The FDA’s own scientists were expressing grave doubts all the way along the line, and they were ignored. A nuanced form of pseudoscience and a tactic of falsely manufacturing consensus brought GMOs into the growing fields and the marketplace.
Therefore, if the truth matters, and it does, all GMO agriculture has the status of human experimentation, to this day.
Arguing that the FDA permitted GMOs to enter the food chain and…
Therefore, the Agency’s decision cancels any charge of human experimentation…
Is absurd.
Take the example of a criminal case. A defendant, charged with murder, convicted, and sent to prison, appeals for a new trial through his lawyer. The lawyer has undeniable documentary evidence that police officers lied on the witness stand, collaborated on their stories, destroyed exculpatory evidence, and intentionally pinned the murder on the wrong man.

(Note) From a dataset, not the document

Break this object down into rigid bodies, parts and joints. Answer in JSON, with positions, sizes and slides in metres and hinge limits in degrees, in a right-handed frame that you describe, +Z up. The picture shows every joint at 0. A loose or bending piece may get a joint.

Can the State argue that, since the jury found the defendant guilty, the conviction must be upheld, all new evidence notwithstanding? Of course not.
Well, in the same way, if the “evidence” leading to the FDA’s certification of GMOs as safe was cooked and distorted and turned upside down, the status of GMOs should revert back to the category of experimental.
And these matters (the details on how GMOs were actually approved in the first place) should be permitted as arguments in court.
It’s not enough to say, “Well, GMOs are approved and that’s that.” New evidence can be presented. At trial.